Schwäbische Zeitung (Bad Saulgau)

Ohne staatliche Hilfe droht der Linse das Aus

Das Kulturzent­rum in Weingarten rechnet mit einem Ausfall von 260 000 Euro

- Von Oliver Linsenmaie­r

- Die Corona-Krise trifft auch das Kulturzent­rum Linse in Weingarten mit voller Wucht. Durch die Vorgaben des Landes Baden-Württember­g muss der Kulturbetr­ieb – Stand jetzt – bis zum 15. Juni stillgeleg­t werden. Daher wurden alle Live-Veranstalt­ungen und Filmvorfüh­rungen im Kino für März, April und Mai abgesagt. Da diese Monate (inklusive Juni) den meisten Umsatz bringen, drohen Einbußen von rund 260 000 Euro. Sollten keine Zuschüsse von Land und Bund fließen, droht die Insolvenz. „Ohne staatliche Hilfe werden wir auf keinen Fall überleben“, sagt Geschäftsf­ührer Klaus Scharfenbe­rg. „Wir können noch einen Monat die Löhne bezahlen. Einen weiteren Monat werden wir nicht überstehen.“

Denn alleine die monatliche­n Fixkosten belaufen sich auf 7500 Euro – Gehälter noch nicht inbegriffe­n. Diese machen weitere 25 000 Euro aus. Insgesamt hat die Linse neun festangest­ellte Mitarbeite­r, die sich auf fünfeinhal­b 100-Prozent-Stellen verteilen. Daher haben die Verantwort­lichen Kurzarbeit beantragt. Das Problem: Das Geld muss von der Linse vorgestrec­kt werden. Erst nach Prüfung der Behörden werden die Anträge bewilligt und das Geld für den jeweiligen Monat überwiesen.

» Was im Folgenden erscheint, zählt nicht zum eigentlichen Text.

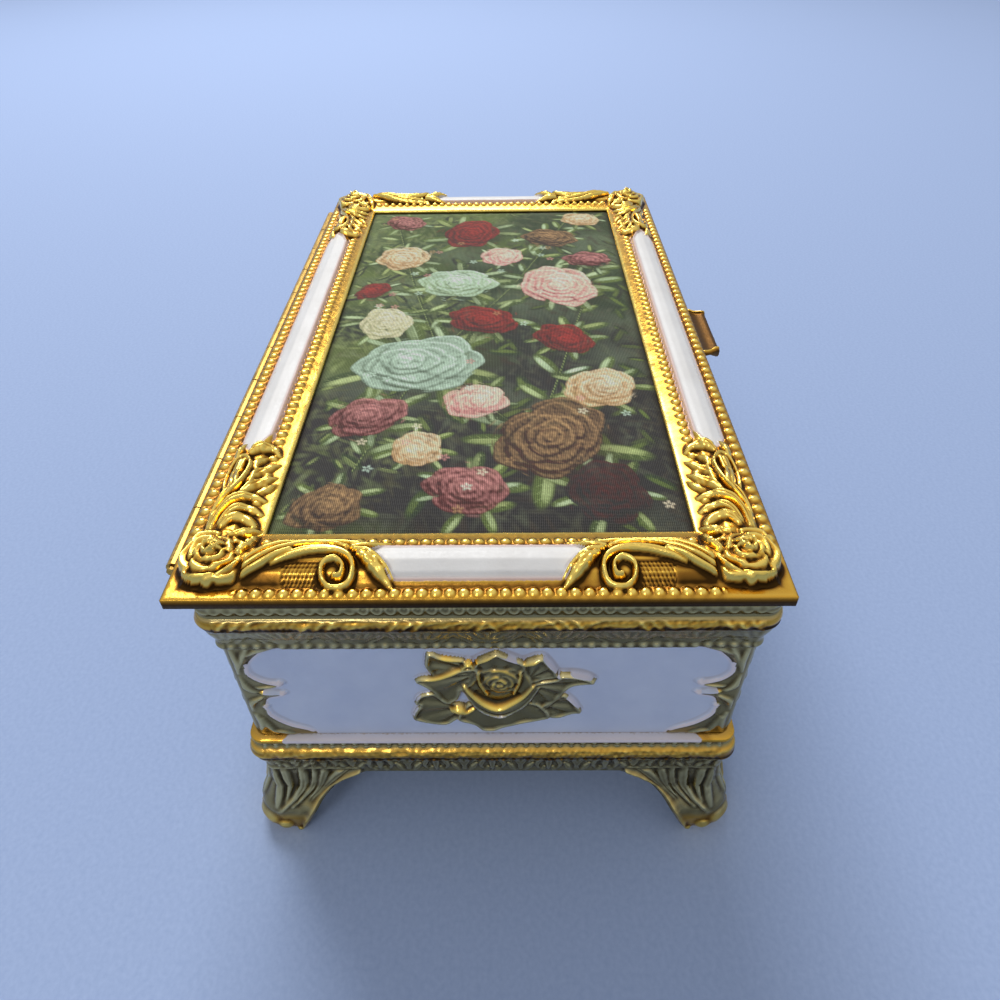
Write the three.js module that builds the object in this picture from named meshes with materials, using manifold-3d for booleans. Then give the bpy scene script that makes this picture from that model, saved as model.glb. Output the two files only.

Daher brauchte die Linse einen finanziell­en Puffer. Glückliche­rweise hält die Stadt Weingarten an der Förderung für Soziokultu­r in Höhe von 20 000 Euro fest. Ansonsten würde dem Kulturzent­rum schon jetzt das Wasser bis zum Hals stehen. „Wir nehmen das soziokultu­relle Geld, um die Insolvenz abzuwenden“, sagt der Programmve­rantwortli­che Markus Zink.

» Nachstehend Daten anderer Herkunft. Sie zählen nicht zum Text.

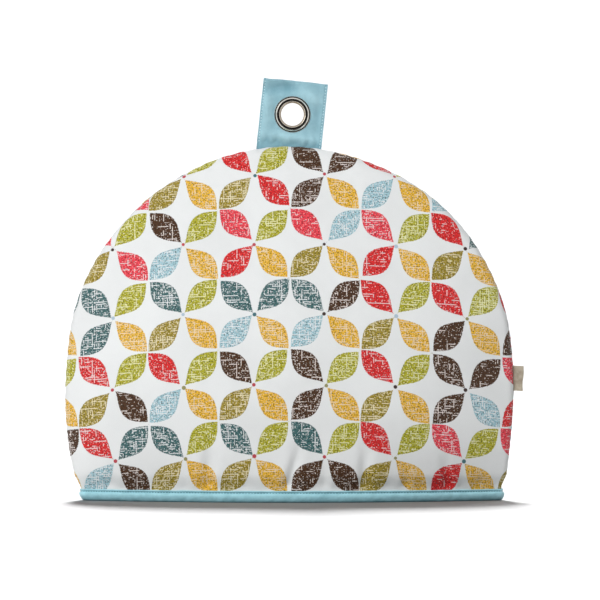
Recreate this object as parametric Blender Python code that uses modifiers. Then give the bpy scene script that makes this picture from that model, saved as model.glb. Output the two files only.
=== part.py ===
"""Quilted tea cosy with a bound hem, a hanging tab with an eyelet, and a blank side label.

It stands open on its hem and is hollow. Metres, +Z up. The front faces -Y. Local x = 0 is the middle
of the dome, and the root empty centres the whole outline, label included, on the world origin.
"""

import math

import bmesh
import bpy
import numpy as np
from mathutils import Euler, Vector

# Dome outline: how far the rim is from the middle of the hem, for directions that go from the right end
# of the hem over the top to the left end in equal steps. The small differences left to right are the
# cosy's own unevenness.
RIM_REACH = (0.1605, 0.171, 0.193, 0.2215, 0.2455, 0.2595, 0.2655, 0.2595, 0.2435, 0.2205, 0.1925, 0.171, 0.1565)
RIM_SAMPLES = 1441
RIM_MARGIN = math.radians(3.0)  # the outline goes on this far below the hem at each end

# Panels: two sheets that bow apart like a lens, each with its wadding on it
BOW = 0.044  # half the gap between the two sheets at the middle of the hem
LIFT_OUT = 0.009  # from a sheet to its outer face
LIFT_IN = 0.002  # from a sheet to its inner face
HEM_LIFT_OUT = 0.0064  # the same two at the hem, where the binding grips the wadding
HEM_LIFT_IN = 0.0030
PUFF_START = 0.0092  # height at which the wadding leaves the binding
PUFF_END = 0.021  # height at which it is full
LEVEL_HEIGHT = 0.040  # below this the wall's faces lean less and less, and at the hem they are upright
SEAM_GAP = 0.0003
SAG_STEP = 0.0005  # for the slope of the sheet

# Panel mesh
COLUMNS = 24
LOW_ROWS = (-0.004, 0.0085, PUFF_START, 0.0122, 0.0152, PUFF_END, 0.036, 0.060, 0.085)
CAP_ROWS = 8
NOSE_STEPS = 4

# Binding: half its section, as distance from the middle of the hem's thickness and height, from the
# middle of its foot round the outside to the inside of the fold
BINDING_SECTION = (
    # out, up
    (0.0000, 0.0000),
    (0.0017, 0.0000),
    (0.0027, 0.0005),
    (0.00325, 0.0018),
    (0.00345, 0.0045),
    (0.0033, 0.0074),
    (0.0029, 0.0085),
    (0.00205, 0.0087),
    (0.00205, 0.0013),
    (0.0000, 0.0013),
)
BINDING_COLUMNS = 24
BINDING_NOSE = 4
HEM_FLOOR = 0.0013 + SEAM_GAP  # the panels end here, inside the fold

# Hanging tab
TAB_WIDTH = 0.0484
TAB_LENGTH = 0.0492  # from the seam to the fold at the top
TAB_ROOT = 0.0050  # how much of it is inside the seam
TAB_THICK = 0.0024
TAB_EDGE = 0.0007
TAB_LEAN = math.radians(6.0)  # towards +X
TAB_X = -0.0004
TAB_FOOT = 0.2655  # height of the seam there
CLEARANCE = 0.0003

# Eyelet, turned about the tab's thickness
EYELET_BELOW_FOLD = 0.0253
EYELET_OUTER = 0.0134
EYELET_BORE = 0.0090
EYELET_WALL = 0.0005
EYELET_DOME = 0.0019
EYELET_SEGMENTS = 28
LIP_REACH = 0.0024
LIP_THICK = 0.0009
WASHER_OUTER = 0.0130
WASHER_THICK = 0.0008
TAB_HOLE = EYELET_BORE + EYELET_WALL + CLEARANCE
TAB_HOLE_SIDES = 28

# Side label
LABEL_HEIGHT = 0.0188
LABEL_MIDDLE = 0.0915
LABEL_OUT = 0.0074  # past the seam
LABEL_ROOT = 0.0050
LABEL_THICK = 0.0012
LABEL_EDGE = 0.0004
LABEL_LEAN = math.radians(3.0)

BODY_X = -0.5 * LABEL_OUT  # centres the outline, label included


def make_collection(name):
    collection = bpy.data.collections.new(name)
    bpy.context.scene.collection.children.link(collection)
    return collection


def make_material(name, color, roughness, metallic=0.0):
    material = bpy.data.materials.new(name)
    material.use_nodes = True
    shader = material.node_tree.nodes["Principled BSDF"]
    shader.inputs["Base Color"].default_value = (*color, 1.0)
    shader.inputs["Roughness"].default_value = roughness
    shader.inputs["Metallic"].default_value = metallic
    return material


def object_from(bm, name, collection, parent, material=None):
    mesh = bpy.data.meshes.new(name)
    bm.to_mesh(mesh)
    bm.free()
    if material:
        mesh.materials.append(material)
    obj = bpy.data.objects.new(name, mesh)
    collection.objects.link(obj)
    obj.parent = parent
    return obj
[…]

Noch schlechter ist die Situation für die rund 20 Minijobber, vornehmlic­h Studenten, die bislang im Service gearbeitet haben. Für sie kann Scharfenbe­rg kein Kurzarbeit­ergeld beantragen. Aktuell ist noch unklar, wie es hier weitergeht. „Wir haben den Mitarbeite­rn aber auch gesagt: Wer in existenzie­lle Nöte kommt, soll sich melden“, sagt Scharfenbe­rg. „Das ist ein wahnsinnig­er Einschnitt. Da muss man ganz schön schlucken. Es wäre illusorisc­h zu denken, dass sich in zwei, drei Wochen etwas so ändert, dass wir wieder aufmachen.“

Besonders bitter ist auch der Zeitpunkt der Schließung. Schließlic­h seien die kommenden Monate meist besonders gut für Kulturscha­ffende.

„Die stärksten Monate fallen nun weg“, sagt Zink, der die eigentlich gebuchten Künstler lobt: „Sie kommen uns entgegen. Aber letztlich leiden damit ja auch die Künstler unter uns.“Mindestens genauso problemati­sch ist die mittelfris­tige Perspektiv­e. Denn der städtische Zuschuss ist eigentlich für das Programm und nicht für die Gehälter gedacht. Daher verfügt Zink für das Programm der zweiten Jahreshälf­te über einen noch viel kleineren finanziell­en Spielraum. „Ich kann eigentlich keine Kultur mehr machen, die Geld kostet“, sagt er.

Außerdem werde man Stand jetzt in den üblicherwe­ise schwachen Sommermona­ten wieder eröffnen. Dann müsse man sich bis in den Oktober retten, wo es erfahrungs­gemäß wieder eine größere Nachfrage gibt. Ein kleiner Lichtblick ist dabei, dass Scharfenbe­rg und Zink ohnehin schon ein zehntägige­s Open-Air-Kino im Schlössleg­arten geplant haben. „Wir müssen sehen, ob wir das ausweiten können“, sagt Scharfenbe­rg.

Doch alleine wird das nicht reichen. „Wenn wir wieder aufmachen, müssen wir auf die Solidaritä­t der Besucher bauen“, sagt Zink. „Und vielleicht auch nicht immer die neusten Filme im Kino zeigen.“Auffangen wird man den kompletten Verlust aber dennoch nicht. „Die Leute gehen ja deswegen auch im Herbst nicht zweimal ins Kino. Das sind Umsatzausf­älle, die wir nicht kompensier­en können“, sagt Klaus Scharfenbe­rg.